In acute respiratory distress syndrome (ARDS), decreasing the tidal volume on the ventilator (usually 8-12 mL/kg) to 4-6 mL/kg may decrease barotrauma by decreasing ventilatory peak airway pressures and leads to improved respiratory recovery. Hypercapnia (increased pCO2) sometimes needs to be tolerated in order to achieve these lower tidal volumes. The permissive hypercapnia leads to respiratory acidosis which might have negative side effects, but given that the patient is in ARDS, improving ventilatory function is more important.
Since hypoxemia is a major life-threatening condition and hypercapnia is not, one might choose to accept the latter. Hence the term, "permissive hypercapnia."
Altogether, the negative side effects of permissive hypercapnia may outweigh the benefits. For that reason, the implementation of extracorporeal CO2 removal (iLA Membrane Ventilator, Novalung) at an early stage of ARDS, has become a well established standard to allow for protective ventilation and avoid respiratory acidosis.
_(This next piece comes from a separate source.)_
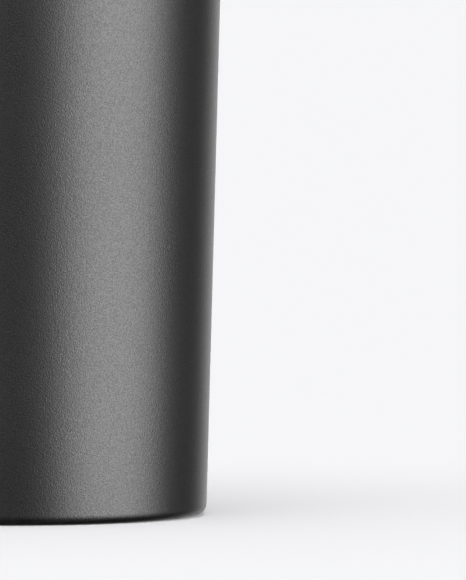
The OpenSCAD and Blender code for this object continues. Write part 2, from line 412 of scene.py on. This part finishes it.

Symptoms of early hypercapnia (i.e. where PaCO2 is elevated but not extremely so) include flushed skin, full pulse, extrasystoles, muscle twitches, hand flaps, and possibly a raised blood pressure. In severe hypercapnia (generally PaCO2 greater than 10 kPa or 75 mmHg), symptomatology progresses to disorientation, panic, hyperventilation, convulsions, unconsciousness, and eventually death.
- Other description about permissive hypercapnia in ARDS patient
Mechanical ventilation using high tidal volume (VT) and transpulmonary pressure can damage the lung, causing ventilator-induced lung injury. Permissive hypercapnia, a ventilatory strategy for acute respiratory failure in which the lungs are ventilated with a low inspiratory volume and pressure, has been accepted progressively in critical care for adult, pediatric, and neonatal patients requiring mechanical ventilation and is one of the central components of current protective ventilatory strategies.